Task to complete
Up to and including the line that contains "seam's outer side.", write out each line of the material from its first line, exactly.

Source data
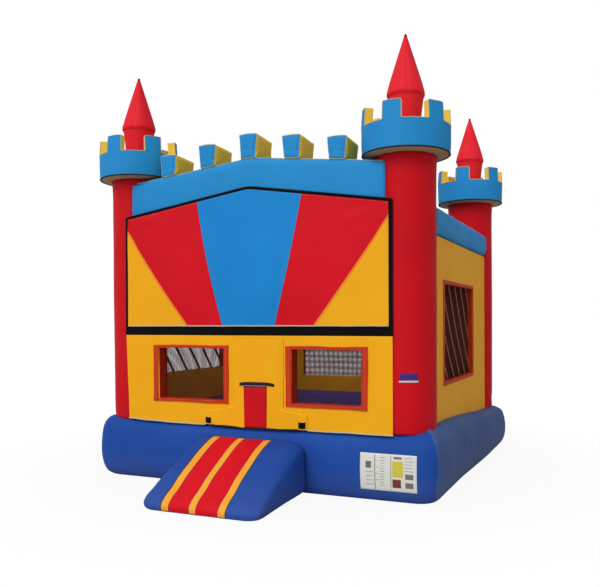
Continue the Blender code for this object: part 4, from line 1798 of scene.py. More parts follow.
@dataclass
class ArtPanel:
    """The removable panel: five fanned sectors, joined by welds."""

    lap: float = 0.015
    inner_foot: float = 0.31
    inner_head: float = 0.63
    outer_foot: float = 0.735
    outer_side: float = 2.81
    amber: float = 0.030
    belly: float = 0.020

    def seams(self) -> list[tuple[Pair, Pair]]:
        """The right-hand seams, each from its foot to its head, as x and height.

        Returns:
            The seams.
        """
        low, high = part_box("art_panel")
        head = SIZES.gable(self.inner_head)
        inner = ((self.inner_foot, low.z), (self.inner_head, head))
        outer = ((self.outer_foot, low.z), (high.x, self.outer_side))
        pale = ((self.outer_foot + self.amber, low.z), (high.x, self.outer_side - self.amber * 1.25))
        return [inner, outer, pale]

    @staticmethod
    def beyond(seam: tuple[Pair, Pair], x: float, z: float) -> bool:
        """Whether a place is on a seam's outer side.

        Args:
            seam: the seam's foot and head.
            x: place across.
            z: height.

        Returns:
            True on its outer side.
        """
        (x0, z0), (x1, z1) = seam
        bow = 0.018 * math.sin(math.pi * min(max((z - z0) / (z1 - z0), 0), 1))
        return x > x0 + (x1 - x0) * (z - z0) / (z1 - z0) + bow

    def tint(self, middle: Vector) -> int:
        """Finish of a face: 0 sky, 1 red, 2 amber, 3 yellow."""
        return sum(self.beyond(seam, abs(middle.x), middle.z) for seam in self.seams())

    def relief(self, x: float, z: float) -> float:
        """How far the film stands out at a place: a soft belly, creases off the corners and slack.

        Args:
            x: place across.
            z: height.

        Returns:
            The relief in metres.
        """
        low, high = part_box("art_panel")
        across, up = x / high.x, (z - low.z) / (high.z - low.z)
        out = self.belly * (1 - across ** 4) * max(math.sin(math.pi * min(up * 1.05, 1)), 0)
        out += 0.006 * wobble((x, z, 0), 0.42, 11.0) * (1 - across ** 6)
        for sign in (-1, 1):
            dx, dz = x - sign * high.x, z - SIZES.gable(high.x, 0.03)
            reach = math.hypot(dx, dz)
            fan = math.atan2(-dz, -sign * dx)
            out += 0.007 * math.exp(-((reach - 0.25) / 0.22) ** 2) * math.cos(fan * 13 + 1.2 * sign)
        return out

    def build(self) -> None:
        """Make the panel, its hem, a pale strip that paints the highlight along its foot, its seam stitches and its
        edge stitches.
        """
        low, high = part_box("art_panel")
        half, drop = high.x, Border.top - self.lap
        work = gable_grid(half, low.z, drop)
        for (x0, z0), (x1, z1) in self.seams():
            knots = [(x0 + (x1 - x0) * t + 0.018 * math.sin(math.pi * t), z0 + (z1 - z0) * t)
                     for t in spread(0, 1, 7)]
            for sign in (-1, 1):
                for a, b in zip(knots, knots[1:]):
                    inside = [f for f in work.faces if a[1] - 0.06 < f.calc_center_median().z < b[1] + 0.06
                              and f.calc_center_median().x * sign > 0]
                    parts = {e for f in inside for e in f.edges} | {v for f in inside for v in f.verts} | set(inside)
                    across = Vector((b[1] - a[1], 0, -(b[0] - a[0]) * sign))
                    bmesh.ops.bisect_plane(work, geom=list(parts), plane_co=(a[0] * sign, 0, a[1]),
                            plane_no=Vector((across.x, 0, across.z)))

        def spot(at: Vector, _: int) -> Point:
            """A point of the hanging film."""
            return (at.x, low.y - 0.001 - max(self.relief(at.x, at.z), -0.004), at.z)

        panel = flat_piece(work, "art_panel_film", [PANEL_SKY, PANEL_RED, PANEL_AMBER, PANEL_YELLOW], 0.0016,
                spot, self.tint)
        hand_in(panel, Body.PANEL, "panel_vinyl", "art_panel")
        # The pale foot strip paints the thin highlight along the panel's foot.
        trims = [self.hem(low, high)]
        for pair, name in (({0, 1}, "inner"), ({1, 2}, "outer")):
            trims.append(stitches(seam_line(f"art_panel_{name}_stitches", panel, pair, 0.0009), DARK_THREAD,
                    0.010, (0.007, 0.0015, 0.0015)))
        edge = 0.010
        foot = [(x, low.z + edge) for x in spread(-half + edge, half - edge, 60)]
        top = [(x, SIZES.gable(x, drop + edge)) for x in spread(half - edge, -half + edge, 60)]
        ring = [(x, low.y - 0.0022 - max(self.relief(x, z), -0.004), z) for x, z in [*foot, *top, foot[0]]]
        line = edge_line("art_panel_edge_stitches", [ring])
        trims.append(stitches(line, THREAD, 0.012, (0.008, 0.0016, 0.0016)))
        for trim in trims:
            hand_in(trim, Body.PANEL, "pale_webbing")
        area = (half * 2) * (SIZES.gable(half, drop) - low.z + SIZES.gable(0, drop) - low.z) / 2

    def hem(self, low: Vector, high: Vector) -> bpy.types.Object:
        """The pale strip along the panel's foot: a painted highlight on that edge, shaped as a hem.

        Args:
            low: the panel's lowest corner.
            high: its highest corner.

        Returns:
            The hem.
        """
        rows = []
        for x in spread(-high.x + 0.004, high.x - 0.004, 90):
            wave = 0.002 * wobble((x, 0, 0), 0.2, 3.0)
            out = low.y - 0.0025 - max(self.relief(x, low.z + 0.01), -0.004)
            rows.append([(x, out + lift, low.z + up + wave) for lift, up in (
                (0.0, 0.0), (-0.0022, 0.007), (0.0, 0.015), (0.003, 0.007))])
        skin = Skin().rows(rows, around=True)
        for row in (rows[0], rows[-1]):
            skin.fan(row, row[3])
        return skin.piece("art_panel_hem", [PIPING_AND_HIGHLIGHT])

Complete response
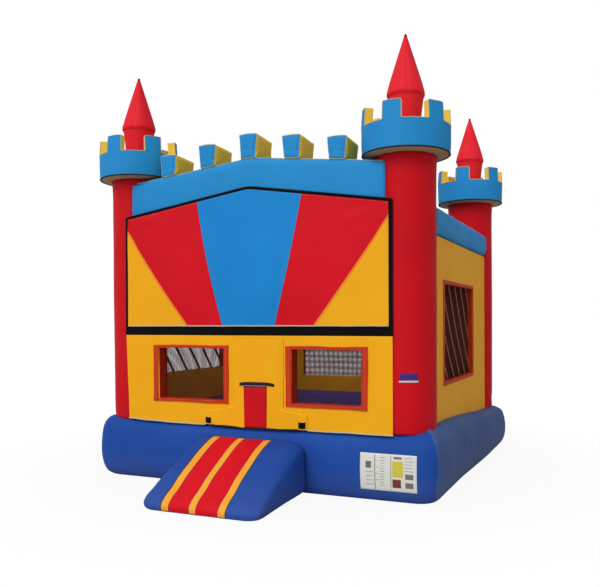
Continue the Blender code for this object: part 4, from line 1798 of scene.py. More parts follow.
@dataclass
class ArtPanel:
    """The removable panel: five fanned sectors, joined by welds."""

    lap: float = 0.015
    inner_foot: float = 0.31
    inner_head: float = 0.63
    outer_foot: float = 0.735
    outer_side: float = 2.81
    amber: float = 0.030
    belly: float = 0.020

    def seams(self) -> list[tuple[Pair, Pair]]:
        """The right-hand seams, each from its foot to its head, as x and height.

        Returns:
            The seams.
        """
        low, high = part_box("art_panel")
        head = SIZES.gable(self.inner_head)
        inner = ((self.inner_foot, low.z), (self.inner_head, head))
        outer = ((self.outer_foot, low.z), (high.x, self.outer_side))
        pale = ((self.outer_foot + self.amber, low.z), (high.x, self.outer_side - self.amber * 1.25))
        return [inner, outer, pale]

    @staticmethod
    def beyond(seam: tuple[Pair, Pair], x: float, z: float) -> bool:
        """Whether a place is on a seam's outer side.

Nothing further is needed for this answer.